لَهَا مَا كَسَبَتْ وَعَلَيْهَا مَا اكْتَسَبَتْ

“Baginya ada sesuatu (pahala) dari (kebajikan) yang diusahakannya dan terhadapnya ada (pula) sesuatu (siksa) atas (kejahatan) yang diperbuatnya.”

Imam Baidhawi menekankan bahwa pahala diberikan sesuai dengan kebaikan yang dilakukan, sedangkan dosa akan kembali kepada pelakunya. Ini menciptakan keseimbangan dalam pertanggungjawaban moral.

3. Beban yang Sesuai dengan Kapasitas

Salah satu poin penting dalam ajaran Islam adalah bahwa Allah tidak membebani hamba-Nya dengan sesuatu yang di luar kapasitas mereka. Dalam banyak situasi, beban yang diberikan Allah tidak akan melebihi kemampuan seseorang. Misalnya, ketika seseorang menghadapi ujian hidup yang berat, mereka tetap diberikan jalan keluar yang sesuai dengan kemampuan mereka.

4. Konsep Rahmat dan Keringanan

Allah menampakkan rahmat-Nya dalam berbagai aspek kehidupan. Dalam konteks ini, Allah telah menghapus beberapa kewajiban berat yang pernah diturunkan kepada umat-umat sebelumnya. Sebagai contoh, umat Nabi Muhammad tidak diwajibkan untuk mengikuti ritual-ritual berat yang diperintahkan kepada umat terdahulu.

5. Niat dan Pahala

Islam memberikan penghargaan yang besar pada niat. Dalam hadis, Nabi Muhammad menyatakan bahwa setiap niat baik akan mendapatkan pahala, bahkan jika belum terealisasi dalam tindakan. Ini memberikan dorongan kepada umat untuk selalu berniat baik dan berusaha menuju kebaikan, meski terkadang tindakan itu sulit dilakukan.

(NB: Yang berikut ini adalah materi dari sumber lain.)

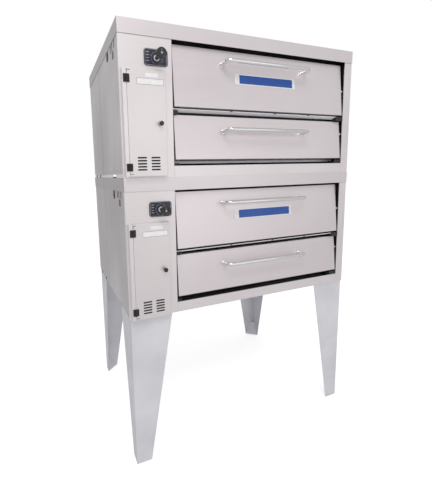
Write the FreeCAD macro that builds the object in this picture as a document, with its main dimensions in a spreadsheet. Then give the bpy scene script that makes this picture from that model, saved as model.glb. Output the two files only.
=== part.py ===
"""Two-deck gas pizza oven on four tapered legs.

Frame: X across the front (left to right), Y from the front to the back, Z up.
The origin is on the floor, midway between the sides and midway between the
front of the thermostat knobs and the end of the gas inlet. Millimetres.
Each deck is drawn from its own base (z = 0) and then lifted into the stack.
"""
import FreeCAD, Part
import Sketcher
import os
import re

SIZES = [
    ("body_width", 1320, "cabinet, side to side"),
    ("body_depth", 900, "cabinet, front to back"),
    ("deck_height", 660, "one deck, base to lid top"),
    ("leg_height", 762, "floor to the base of the lower deck"),
    ("sheet", 2, "thickness of the stainless sheet"),
    ("lid_height", 62, "depth of the lid's flange"),
    ("lid_overhang", 2.5, "how far the lid stands out past the cabinet"),
    ("panel_width", 239, "control panel, left of the doors"),
    ("stile_width", 50, "upright right of the doors"),
    ("rail_height", 50, "rail under the doors"),
    ("jamb_depth", 60, "how far the frame returns into the opening"),
    ("side_base", 16, "underside of the side panels above the deck's base"),
    ("side_flange", 20, "turned-in flange of a side panel"),
    ("cover_sheet", 1.2, "thickness of the screwed cover plates"),
    ("seam", 0.6, "visible joint between two front sheets"),
    ("vent_width", 8, "width of a vent slot in the side"),
    ("high_vent", 567, "bottom of the higher vent slots"),
    ("high_vent_length", 29, "length of those slots"),
    ("high_vent_first", 73, "first higher slot behind the front"),
    ("high_vent_second", 117, "second higher slot behind the front"),
    ("high_vent_third", 152, "third higher slot behind the front"),
    ("low_vent", 529, "bottom of the lower pair of vent slots"),
    ("low_vent_length", 28, "length of that pair"),
    ("low_vent_first", 94, "first slot of the pair behind the front"),
    ("low_vent_second", 112, "second slot of the pair behind the front"),
    ("front_cover_start", 14, "front cover plate behind the front"),
    ("front_cover_end", 150, "end of the front cover plate"),
    ("front_cover_top", 439, "top of the front cover plate"),
    ("middle_cover_start", 151, "middle cover plate behind the front"),
    ("middle_cover_end", 303, "end of the middle cover plate"),
    ("middle_cover_top", 303, "top of the middle cover plate"),
    ("low_cover_bottom", 32, "bottom of both low cover plates"),
    ("rear_cover_start", 693, "rear cover plate behind the front"),
    ("rear_cover_end", 786, "end of the rear cover plate"),
    ("rear_cover_bottom", 454, "bottom of the rear cover plate"),
    ("rear_cover_top", 578, "top of the rear cover plate"),
    ("back_vent_left", -520, "first vent in the back, sideways"),
    ("back_vent_pitch", 300, "spacing of the vents in the back"),
    ("back_vent_length", 140, "length of a vent in the back"),
    ("back_vent_bottom", 200, "lowest vent in the back"),
    ("back_vent_rise", 140, "height of a column of vents"),
    ("foot_pad", 40, "side of a square corner pad under the deck"),
    ("pad_clearance", 4, "corner pad clear of the flanges and frame"),
    ("pad_inset", 10, "corner pad in front of the back"),
    ("window_left", 6, "service window clear of the hinge strip"),
    ("window_right", 13, "service window inside the service door, right"),
    ("window_edge", 25, "service window inside the service door, top and bottom"),
    ("stop_radius", 4, "door stop pin"),
    ("stop_reach", 7, "how far a stop pin stands into the opening"),
    ("stop_back", 14, "stop pins behind the front"),
    ("stop_high", 447, "upper stop pin above the deck's base"),
    ("stop_low", 214, "lower stop pin above the deck's base"),
    ("liner", 8, "thickness of a chamber wall"),
    ("liner_set_back", 16, "front of the ceiling behind the door frame"),
    ("chamber_top", 560, "underside of the chamber's ceiling"),
    ("chamber_back", 392, "front face of the chamber's back wall"),
    ("ledge_width", 30, "ledge that carries the stones"),
    ("stone_bottom", 308, "underside of the baking stones"),
    ("stone_thickness", 38, "thickness of the baking stones"),
    ("stone_gap", 1, "joint between stones and round them"),
    ("sill_depth", 12, "depth of a sill bar"),
    ("upper_sill", 289, "bottom of the sill between the doors"),
    ("upper_sill_height", 15, "height of that sill"),
    ("lower_sill", 61, "bottom of the sill under the burner door"),
    ("lower_sill_height", 12, "height of that sill"),
    ("flue_width", 220, "flue collar, across"),
    ("flue_height", 90, "flue collar, tall"),
    ("flue_bottom", 466, "underside of the flue collar"),
    ("flue_reach", 46, "how far the collar stands out of the back"),
    ("burner_radius", 19, "burner pipe"),
    ("burner_height", 110, "burner centreline above the deck's base"),
    ("burner_pitch", 200, "spacing of the burners"),
    ("burner_end", 580, "capped end of the burners"),
    ("burner_mouth", -455, "open end of the burners"),
    ("flare_radius", 27, "flared air inlet of a burner"),
    ("flare_length", 30, "length of that flare"),
    ("pipe_radius", 13.35, "gas pipe, three quarter inch"),
    ("pipe_across", -470, "gas manifold, sideways"),
    ("pipe_reach", 525, "end of the gas inlet behind the oven"),
    ("manifold_radius", 12, "manifold and risers"),
    ("inlet_length", 70, "gas inlet nipple behind the back panel"),
    ("elbow", 34, "side of a square pipe elbow"),
    ("riser_back", -365, "riser from the manifold, front to back"),
    ("valve_height", 250, "gas valve's centre above the deck's base"),
    ("valve_across", -560, "gas valve's centre, sideways"),
    ("valve_front", -400, "front face of the gas valve"),
    ("valve_width", 80, "gas valve's body, across"),
    ("valve_body", 70, "gas valve's body, front to back and tall"),
    ("valve_disc", 18, "radius of the gas valve's knob"),
    ("valve_disc_depth", 14, "thickness of that knob's disc"),
    ("valve_grip", 28, "front of that knob's grip in front of the valve"),
    ("valve_grip_width", 8, "width of that grip"),
    ("orifice_radius", 6, "burner orifice"),
    ("orifice_length", 28, "how far an orifice reaches from the manifold"),
    ("feed_radius", 5, "gas line from the valve to the thermostat"),
    ("thermostat_left", 53, "thermostat body left of its shaft"),
    ("thermostat_right", 38, "thermostat body right of its shaft, above and below"),
    ("thermostat_front", 4, "thermostat body behind the front"),
    ("thermostat_back", 64, "back of the thermostat body behind the front"),
    ("shaft_radius", 4, "shaft of a control knob"),
    ("shaft_room", 2, "room round a shaft in the sheet"),
    ("shaft_depth", 26, "how far the thermostat's shaft reaches behind the front"),
    ("shaft_clearance", 0.05, "running clearance of a shaft or pin"),
    ("dial_across", -492, "thermostat's centre, sideways"),
    ("dial_height", 512, "thermostat's centre above the deck's base"),
    ("dial_plate_left", -549, "left edge of the dial plate"),
    ("dial_plate_right", -441, "right edge of the dial plate"),
    ("dial_plate_bottom", 479, "lower edge of the dial plate"),
    ("dial_plate_top", 549, "upper edge of the dial plate"),
    ("dial_plate_sheet", 3, "thickness of the dial plate"),
    ("knob_radius", 23, "thermostat knob"),
    ("knob_back", 39, "back of the thermostat knob in front of the panel"),
    ("knob_reach", 75, "front of the thermostat knob in front of the panel"),
    ("door_left", -413, "left edge of the doors"),
    ("door_right", 601, "right edge of the doors"),
    ("door_thickness", 42, "front to back"),
    ("door_tilt", 5, "lean of a closed door, degrees"),
    ("door_proud", 2, "how far a door's bottom edge stands out of the front"),
    ("baking_door_bottom", 315, "bottom edge above the deck's base"),
    ("baking_door_height", 274, "along the door"),
    ("burner_door_bottom", 78.5, "bottom edge above the deck's base"),
    ("burner_door_height", 204, "along the door"),
    ("hinge_back", 18, "hinge axis behind a door's face"),
    ("hinge_up", 12, "hinge axis above a door's bottom edge"),
    ("pin_radius", 5, "door hinge pin"),
    ("pin_depth", 20, "how far a pin reaches into the door"),
    ("bracket_sheet", 4, "thickness of a hinge bracket"),
    ("bracket_front", 13, "bracket in front of the hinge axis"),
    ("bracket_back", 22, "bracket behind the hinge axis"),
    ("bracket_up", 16, "bracket above the hinge axis"),
    ("bracket_right", 54, "width of a right bracket's foot under the door"),
    ("bracket_left", 26, "width of a left bracket's foot under the door"),
    ("bracket_foot_top", 16, "top of the foot below the door's bottom edge"),
    ("upper_foot", 15, "height of the foot under the baking door"),
    ("lower_foot", 12, "height of the foot under the burner door"),
    ("handle_radius", 9.5, "handle bar"),
    ("handle_left", -158, "left post of a handle"),
    ("handle_right", 330, "right post of a handle"),
    ("handle_reach", 55, "centre of the bar in front of the door"),
    ("handle_bend", 24, "bend radius of the bar"),
    ("handle_boss", 14, "radius of the boss under a post"),
    ("baking_handle_up", 208, "bar above the baking door's bottom edge"),
    ("burner_handle_up", 133, "bar above the burner door's bottom edge"),
    ("plate_left", -93, "left edge of the blank nameplate"),
    ("plate_right", 269, "right edge of the blank nameplate"),
    ("plate_bottom", 125, "above the baking door's bottom edge"),
    ("plate_height", 42, "height of the nameplate"),
    ("plate_sheet", 2, "thickness of the nameplate"),
    ("lining_inset", 12, "door lining inside the door's edge"),
    ("lining_bottom", 26, "bottom of the door lining"),
    ("lining_depth", 4, "how far the lining stands behind the door"),
    ("access_left", -635.5, "left edge of the service door"),
    ("access_right", -462, "right edge of the service door"),
    ("access_bottom", 5, "lower edge of the service door"),
    ("access_top", 456, "upper edge of the service door"),
    ("access_reach", 25, "front of the service door in front of the panel"),
    ("access_gap", 0.6, "gap between the service door and the panel"),
    ("strip_left", -653, "left edge of the fixed hinge strip"),
    ("strip_right", -636.2, "right edge of the fixed hinge strip"),
    ("louver_height", 5, "height of a louver slot"),
    ("louver_width", 40, "width of a louver slot"),
    ("louver_pitch", 13, "spacing of the louver slots"),
    ("louver_bottom", 32, "lowest louver above the deck's base"),
    ("louver_first", -599, "left edge of the first louver column"),
    ("louver_second", -537, "left edge of the second louver column"),
    ("knuckle_radius", 3.5, "barrel of the service hinge"),
    ("knuckle_pin", 2, "pin of the service hinge"),
    ("knuckle_across", -635.85, "service hinge axis, sideways"),
    ("knuckle_front", 29, "service hinge axis in front of the panel"),
    ("leaf_height", 33, "height of a service hinge"),
    ("leaf_width", 13, "width of one hinge leaf"),
    ("leaf_sheet", 3, "thickness of a hinge leaf"),
    ("leaf_relief", 0.4, "room round a knuckle in the other leaf"),
    ("leaf_trim", 0.2, "end play of the middle knuckle"),
    ("leaf_low", 45, "centre of the lower service hinge"),
    ("leaf_high", 414, "centre of the upper service hinge"),
    ("latch_across", -490, "pull knob, sideways"),
    ("latch_height", 233, "pull knob above the deck's base"),
    ("leg_inset", 4, "legs inside the cabinet's sides"),
    ("leg_sheet", 3, "thickness of a leg"),
    ("leg_top", 208, "width of a leg's flange at the top"),
    ("leg_front_foot", 77, "width of the front flange at the floor"),
    ("leg_side_foot", 66, "width of the side flange at the floor"),
    ("gusset_height", 100, "top of the gusset that closes the foot"),
    ("gusset_top", 22, "width of the gusset at its top"),
]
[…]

6. Menghadapi Godaan Keburukan

Imam Baidhawi menjelaskan bahwa keburukan lebih mudah terjadi karena dorongan nafsu. Manusia cenderung terjerat dalam godaan yang menjauhkan dari kebaikan. Namun, kebaikan tetap lebih mulia dan lebih berharga di sisi Allah. Ini menegaskan pentingnya usaha dan ketekunan dalam melakukan kebaikan, meskipun tantangannya lebih besar.

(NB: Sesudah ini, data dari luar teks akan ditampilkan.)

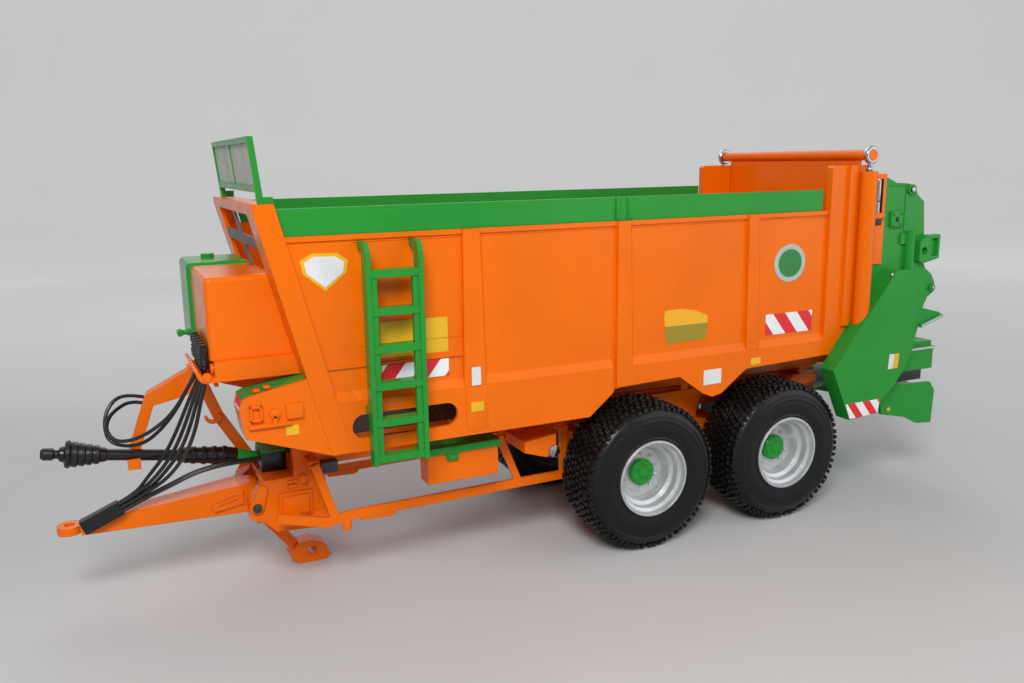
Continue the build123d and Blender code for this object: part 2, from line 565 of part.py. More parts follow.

7. Keteladanan Nabi Muhammad

Sebagai teladan terbaik, Nabi Muhammad hidup dengan mencontohkan prinsip-prinsip kemudahan dalam beragama. Beliau senantiasa mengajarkan umatnya untuk tidak memberatkan diri sendiri dalam beribadah dan selalu mengutamakan kemudahan. Dalam satu hadits, Nabi bersabda:

إِنَّ الدِّينَ يُسْرٌ، وَلَنْ يُشَادَّ الدِّينَ أَحَدٌ إِلَّا غَلَبَهُ

“Sesungguhnya agama ini mudah, dan selamanya agama tidak akan memberatkan seseorang melainkan memudahkannya.” (HR. Bukhari & Imam Muslim)

8. Kesimpulan

Dengan demikian, ajaran Islam memberikan kerangka yang jelas tentang bagaimana umat-Nya seharusnya berinteraksi dengan aturan agama. Setiap orang hanya akan dituntut sesuai dengan kemampuannya, dan Allah memudahkan segala urusan agama. Ini adalah pengingat bagi kita untuk selalu berusaha untuk melakukan yang terbaik dalam kehidupan sehari-hari, berlandaskan pada niat yang baik, dan tidak merasa terbebani oleh aturan-aturan agama.

Dengan memahami prinsip-prinsip ini, kita dapat menjalani kehidupan yang lebih baik dan lebih bermakna, sesuai dengan ajaran Islam yang penuh kasih dan kemudahan. Wallahu a’lam.